SUPERIMPOSED UPON THE DISTRIBUTION OF POWERS THE CONSTITUTION SHOULD PERMIT THE DELEGATION OF JURISDICTION BETWEEN THE FEDERAL AND PROVINCIAL GOVERNMENTS.

Filed by Government of the Province of British Columbia


CONSTITUTIONAL CONFERENCE

Continuing Committee Of Officials

PROPOSITION NO. 19

Subject: Amendment Procedures

IMMEDIATE ACTION SHOULD BE TAKEN TO BRING TO FRUITION PAST EFFORTS TO AGREE UPON A FORMULA FOR AMENDING THE CONSTITUTION IN CANADA.

Explanation:

“Throughout the course of the first one hundred years the British North America Act has, as the need arose, been subject to amendment by one means or another, at least a score of times. British Columbia, however, is not satisfied with the vagaries of the present method of amendment. I recall that over an extended period of years, culminating in an agreement in Charlottetown in 1964, all Governments participated in a series of meetings called for the purpose of agreeing upon a formula of how to amend the Constitution of Canada. British Columbia was one of the contributors to the solution then reached. And yet, in spite of unanimous agreement at the time, subsequent events prevented the formula being implemented.

We are now embarked upon what has been described as a “total review of the Constitution.” The substance of constitutional review is infinitely more complicated and much less likely to be the subject of agreement than the relatively simple question of determining a method to amend the Constitution in Canada. And yet if we are unable to bring to fruition extensive efforts that were expended in that more simple exercise, then the question that comes to my mind is: Are we now embarked on a task utterly incapable of fulfilment, having regard to the differences of opinion that do exist between us on matters of substance?

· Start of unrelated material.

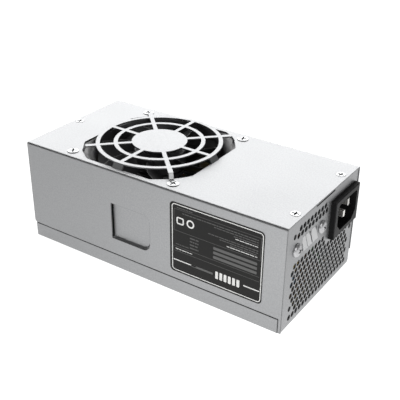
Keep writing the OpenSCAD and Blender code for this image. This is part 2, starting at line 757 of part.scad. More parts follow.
module choke_windings() color("orangered") at_choke()
    for (a = [30, 210]) winding_band(9.5, 5.5, 8, 1.4, 120, a);

module bridge_rectifier() color("black") on_board(42, -24) {
    translate([0, 0, 3]) block([-10, -2, 0], [10, 2, 14]);
    for (x = [-7.5, -2.5, 2.5, 7.5]) block([x - 0.5, -0.4, 0], [x + 0.5, 0.4, 3.2]);
}

bulk_xy = [[37, 19.5], [37, -5]];
module bulk_capacitors() color("midnightblue") for (p = bulk_xy) on_board(p[0], p[1]) {
    cylinder(r = 11, h = 30);
    translate([0, 0, 30]) difference() {
        cylinder(r = 10, h = 0.4);
        for (a = [0, 60, 120]) rotate(a) block([-8, -0.3, 0.15], [8, 0.3, 2]);
    }
}

module heatsink(x0, x1, y, side, h) {
    block([x0, side > 0 ? y : y - 2.5, board_top], [x1, side > 0 ? y + 2.5 : y, board_top + h]);
    for (i = [0:3]) block([x0, side > 0 ? y + 2.5 - eps : y - 5, board_top + 12 + 7 * i],
                          [x1, side > 0 ? y + 5 : y - 2.5 + eps, board_top + 13.4 + 7 * i]);
}

primary_sink = [-14, 22, 31.6];
secondary_sink = [-70, -26, 31.6];
module primary_heatsink() color("lightgray") difference() {
    heatsink(primary_sink[0], primary_sink[1], primary_sink[2], 1, 36);
    for (x = [-6, 8]) translate([x, 40, board_top + 22]) rotate([90, 0, 0]) cylinder(r = tapped_r, h = 12);
    translate([0, 34.5, board_top - 1]) cylinder(r = 3.6, h = 3.6);
}

module secondary_heatsink() color("lightgray") difference() {
    heatsink(secondary_sink[0], secondary_sink[1], secondary_sink[2], 1, 36);
    for (x = [-62, -48, -34]) translate([x, 40, board_top + 22]) rotate([90, 0, 0])
        cylinder(r = tapped_r, h = 12);
}

// Power transistor with its tab against the heatsink
module power_transistor(x, y) {
    translate([x, y, board_top]) difference() {
        union() {
            block([-5, -4.5, 6], [5, -touch, 15.2]);
            block([-5, -1.4, 15.2 - eps], [5, -touch, 21.5 + 3]);
            for (i = [-1:1]) block([i * 2.54 - 0.4, -2.9, 0], [i * 2.54 + 0.4, -2.4, 6 + eps]);
        }
        translate([0, 1, 22]) rotate([90, 0, 0]) cylinder(r = 1.8, h = 6);
    }
}

module switching_transistors() color("black") for (x = [-6, 8]) power_transistor(x, primary_sink[2]);

module output_rectifiers() color("black") for (x = [-62, -48, -34]) power_transistor(x, secondary_sink[2]);

module transistor_screws() color("silver") for (x = [-6, 8, -62, -48, -34])
    translate([x, primary_sink[2] - 1.45, board_top + 22]) rotate([90, 0, 0])
        dome_screw(2.7, 1.6, thread_r, 3.8, 2.8);

transformer_xy = [-8, -3];
module main_transformer_core() color("dimgray") on_board(transformer_xy[0], transformer_xy[1]) difference() {
    block([-17, -5.5, 3], [17, 5.5, 32]);
    for (s = [-1, 1]) block([s > 0 ? 4.6 : -11.6, -7, 9], [s > 0 ? 11.6 : -4.6, 7, 26]);
}

module main_transformer_winding() color("gold") on_board(transformer_xy[0], transformer_xy[1]) {
    difference() {
        block([-11.5, -13, 9.1], [11.5, 13, 25.9]);
        block([-4.7, -5.6, 8], [4.7, 5.6, 27]);
        for (s = [-1, 1]) block([s > 0 ? 11.3 : -12, -5.6, 8], [s > 0 ? 12 : -11.3, 5.6, 27]);
    }
    for (s = [-1, 1]) {
        block([-13, s > 0 ? 6 : -12, 1.5], [13, s > 0 ? 12 : -6, 4]);
        block([-8, s > 0 ? 7 : -11, 4 - eps], [8, s > 0 ? 11 : -7, 9.2]);
        for (i = [-2:2]) translate([i * 5, s * 9.5, 0]) cylinder(r = 0.5, h = 1.6);
    }
}

module small_transformer(x, y, l, w, h) {
    on_board(x, y) {
        block([-l / 2, -w * 0.22, 2], [l / 2, w * 0.22, h]);
        difference() {
            block([-l * 0.36, -w / 2, 4], [l * 0.36, w / 2, h - 2]);
            block([-l * 0.36 + 1, -w * 0.22 + eps, 3], [l * 0.36 - 1, w * 0.22 - eps, h]);
        }
        block([-l / 2, -w / 2, 1], [l / 2, w / 2, 2 + eps]);
        for (i = [-1:1], s = [-1, 1]) translate([i * l / 3.5, s * w * 0.4, 0]) cylinder(r = 0.4, h = 1.2);
    }
}

module driver_transformer() color("khaki") small_transformer(16, -27, 17, 15, 17);

module standby_transformer() color("gold") small_transformer(-6, -28, 20, 15, 19);

choke_xy = [-46, 4];
module output_choke_core() color("gold") on_board(choke_xy[0], choke_xy[1])
    translate([0, 0, 2.5]) tube(14, 8, 12);

module output_choke_winding() color("orangered") on_board(choke_xy[0], choke_xy[1]) translate([0, 0, 2.5])
    for (a = [0, 95, 190]) winding_band(14, 8, 12, 1.6, 80, a);

output_cap_xy = [[-72, 20], [-72, 8], [-72, -5], [-66, -18], [-24, -20], [-24, 22]];
module output_capacitors() color("saddlebrown") for (p = output_cap_xy) on_board(p[0], p[1]) {
    cylinder(r = 5, h = 20);
    translate([0, 0, 20]) difference() {
        cylinder(r = 4.4, h = 0.3);
        for (a = [0, 90]) rotate(a) block([-3.6, -0.2, 0.1], [3.6, 0.2, 2]);
    }
}

control_xy = [-46, -26];
module control_board() color("seagreen") on_board(control_xy[0], control_xy[1])
    block([-17, -0.6, 0.5], [17, 0.6, 22]);

module control_chips() color("black") on_board(control_xy[0], control_xy[1]) {
    block([-10, 0.6 + touch, 6], [10, 4, 13]);
    block([-5, 0.6 + touch, 15], [5, 3, 20]);
}

top_cover();
chassis();
selector_blank();
cover_screws();
selector_screws();
fan_screws();
side_label();
cable_grommet();
insulating_sheet();
fan_frame();
fan_impeller();
rotor_yoke();
rotor_magnet();
fan_shaft();
shaft_clip();
fan_bearing();
stator_core();
stator_coils();
fan_circuit_board();
fan_lead();
fan_plug();
fan_header();
ac_inlet_body();
line_and_neutral_pins();
earth_pin();
mains_wires();
earth_wire();
earth_lug();
earth_screw();
main_circuit_board();
board_standoffs();
board_screws();
mains_fuse();
fuse_clips();
inrush_thermistor();
x_capacitors();
y_capacitors();
choke_core();
choke_windings();
bridge_rectifier();
bulk_capacitors();
primary_heatsink();
switching_transistors();
secondary_heatsink();
output_rectifiers();
transistor_screws();
main_transformer_core();
main_transformer_winding();
driver_transformer();
standby_transformer();
output_choke_core();
output_choke_winding();
output_capacitors();
control_board();
control_chips();
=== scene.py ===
"""Looks of a slim computer power supply unit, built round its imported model. Lengths are in metres."""

import json
import math
import random

import bmesh
import bpy
from mathutils import Matrix, Vector


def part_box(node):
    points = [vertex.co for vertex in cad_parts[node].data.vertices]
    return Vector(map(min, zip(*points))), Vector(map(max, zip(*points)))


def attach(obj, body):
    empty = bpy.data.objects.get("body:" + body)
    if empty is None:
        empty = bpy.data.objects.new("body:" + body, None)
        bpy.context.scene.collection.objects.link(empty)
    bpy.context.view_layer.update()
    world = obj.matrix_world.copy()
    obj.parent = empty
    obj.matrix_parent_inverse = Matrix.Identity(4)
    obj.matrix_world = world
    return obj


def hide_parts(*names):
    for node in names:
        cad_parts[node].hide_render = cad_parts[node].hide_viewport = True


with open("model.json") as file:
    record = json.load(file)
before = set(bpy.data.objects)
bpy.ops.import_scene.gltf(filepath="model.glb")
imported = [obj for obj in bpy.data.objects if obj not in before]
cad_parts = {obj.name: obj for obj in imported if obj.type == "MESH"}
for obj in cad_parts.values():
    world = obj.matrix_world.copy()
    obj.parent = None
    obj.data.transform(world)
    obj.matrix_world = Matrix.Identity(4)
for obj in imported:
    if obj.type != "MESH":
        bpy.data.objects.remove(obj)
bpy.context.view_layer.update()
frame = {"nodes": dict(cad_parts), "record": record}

MM = 0.001
random.seed(12)

# Radius that stands for a point on the axis, so that each ring keeps its full count
AXIS_RADIUS = 0.01 * MM

# Camera: where it stands, what it looks at, its roll and its lens in millimetres
CAMERA_FROM = Vector((0.2228, -0.3200, 0.2473))
CAMERA_AT = Vector((0.0042, 0.0056, 0.0324))
CAMERA_ROLL = math.radians(0.69)
CAMERA_LENS = 67.1
SENSOR = 36

# Brightness of the lit white sweep, of the brighter pool on it, and of the room around it
FLOOR_GLOW = 1.0
POOL_GLOW = 1.7
POOL_CENTRE = (0.07, -0.16, 0.0)
POOL_RADIUS = 0.2
WORLD_LEVEL = 0.1


# ---------- mesh helpers ----------


def add_piece(name, bm, material, body="case", replaces=(), smooth_angle=35):
    """Makes an object of a finished bmesh, and hangs it on its CAD body."""
    bmesh.ops.recalc_face_normals(bm, faces=bm.faces)
    mesh = bpy.data.meshes.new(name)
    bm.to_mesh(mesh)
    bm.free()
    piece = bpy.data.objects.new(name, mesh)
    bpy.context.scene.collection.objects.link(piece)
    mesh.shade_smooth()
    mesh.set_sharp_from_angle(angle=math.radians(smooth_angle))
    mesh.materials.append(material)
    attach(piece, body)
    if replaces:
        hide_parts(*replaces)
    return piece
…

As an indicator of our good intentions in respect of the total review now under way, I call upon all Governments to readdress themselves to the fundamental proposition of how to amend the Constitution in Canada, taking on from the point of earlier agreement and making such adaptations to the formula as would make possible its unanimous acceptance in 1969.”